Noise and size are worth thinking about too. The enclosure helps with material control, but it does not turn the printer into a silent desktop appliance. It is better placed where a working machine belongs, not where quiet matters most.

Verdict

The Bambu Lab X1 Carbon is the right buy when you want an enclosed printer for functional parts, engineering filaments, and repeat jobs, and you want the machine to handle more of the routine work for you. That is where its automation, enclosure, and AMS ecosystem earn their keep.

It is a weaker buy for PLA-only hobby printing, open-ended modding, and oversized projects. In those cases, the extra system complexity does not give back enough value.

If you want the shortest path to a less fussy desktop printing experience, the X1 Carbon is one of the strongest options in its class. If you want openness and serviceability, choose the Prusa MK4S. If you want the enclosed category at a lower cost and can live with more compromise, the Creality K1C stays in the conversation.

FAQ

Is the X1 Carbon a good PLA printer?

Yes, but it is a lot of machine for PLA-only use. Buyers who mainly print simple PLA parts can often spend less and lose very little.

Do you need the AMS?

No. The printer still works without it. The AMS matters most if you want multi-material work, backup spools, or a smoother way to manage several rolls.
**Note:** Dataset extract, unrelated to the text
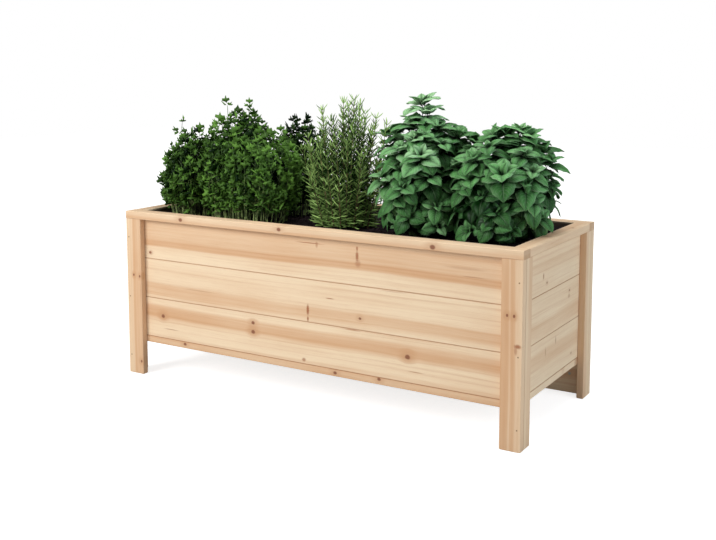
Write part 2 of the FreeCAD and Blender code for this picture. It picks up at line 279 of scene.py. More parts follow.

Is the X1 Carbon good for ABS, ASA, nylon, and reinforced filaments?

It is built with that kind of work in mind. The enclosure and material-focused workflow make it a strong candidate for those materials, as long as you keep the filament dry and use the right settings.

Should I choose the X1 Carbon or the Prusa MK4S?

Choose the X1 Carbon if you want more automation and a more managed enclosed setup. Choose the Prusa MK4S if you care more about openness, repairability, and a printer that feels less locked down.